If you are using VGPUs, you should be aware of the following:

  • Nvidia gridd does not run on the virtualization host. Instead, it runs in guest VMs - when using the GPU Operator, gridd runs inside the nvidia driver daemonset pod.

  • The VGPU driver must match the driver on the host. When downloading the driver package from the Nvidia License Portal, you will be presented with two driver runfiles, for example:

    • NVIDIA-Linux-x86_64-470.63-vgpu-kvm.run - Installed on the host
    • NVIDIA-Linux-x86_64-470.63.01-grid.run - Installed on the guest (automatic with GPU operator)

    Ensure the correct drivers are used for the host and guest.

  • CUDA drivers do not need to be installed on the virtualization host (and are not included by default with the VGPU driver)

  • VGPU mediated device UUIDs are not persistent across reboots. This can cause libvirt to fail after a reboot if you are running a VM with VGPUs. To fix this:

    • List instances on the host with virsh list --all (the instance will be shut off)

    • Find the instance that has the VGPU. If you don't know which one it is, use the virsh edit command to view the XML configuration of each instance and search for mdev.

    • Undefine the instance using virsh undefine and restart libvirtd.

  • You might not be able to determine from the host whether a guest VGPU is licensed. To check license status, you should open a shell to a pod running with the nvidia container runtime and use nvidia-smi from there.

  • On the virtualization host, you may notice that your physical GPU is bound to the nvidia driver, even though the nvidia_vgpu_vfio driver is available. The official docs are ambiguous on this, but your GPU should be bound to the nvidia driver. The guest VGPU will also be bound to the nvidia driver once the guest drivers are installed.

Other Notes

  • The nvidia.com/gpu resource request behaves counterintuitively. It serves as a node scheduling hint for pods, and to keep track of which/how many pods are using GPUs. nvidia.com/gpu a first-class node resource just like cpu and memory. If a pod makes a request for one, the node it is scheduled on must have that resource available. The existence of this resource request does not equate to a pod taking exclusive ownership of the device. In fact, a pod can use a GPU without requesting an nvidia.com/gpu resource at all, as long as it has the correct environment variables and runtimeClassName set. This is how the GPU Operator pods are configured - they do not request GPU resources by design, rather they are scheduled onto GPU nodes by other means and set up to use the nvidia container runtime.

  • Regardless of nvidia.com/gpu resource requests or container runtime, GPUs will only be available if the NVIDIA_VISIBLE_DEVICES and NVIDIA_DRIVER_CAPABILITIES environment variables are set correctly. They should be set as follows:

    • NVIDIA_VISIBLE_DEVICES=all

    • NVIDIA_DRIVER_CAPABILITIES=compute,utility

      They can be set either in the pod spec, or in the docker image itself by using ENV in the Dockerfile.
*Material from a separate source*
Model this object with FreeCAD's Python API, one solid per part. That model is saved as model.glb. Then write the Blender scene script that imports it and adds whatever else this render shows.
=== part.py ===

  • If you are not using the GPU operator, but you are using the nvidia device plugin daemonset by itself, be aware that you must patch the daemonset to include runtimeClassName: nvidia in its pod template. The GPU operator will do this automatically, but the daemonset does not have it set by default.

  • The GPU Operator installs the drivers in such a way that they are not directly visible or usable by the host. As such, tools like nvidia-smi will not be available, so you will need to exec into a pod running with the nvidia container runtime to interact with a GPU.

  • A common way to pass a GPU through to a virtual machine is by using the vfio-pci driver. There are several tutorials online that explain how to set up vfio-pci. It is important to note that some Nvidia GPUs expose additional PCI devices (such as an audio or usb controller) in the same IOMMU group as the GPU device itself. When binding the GPU device to the vfio-pci driver, ensure that any additional devices belonging to the GPU are bound as well.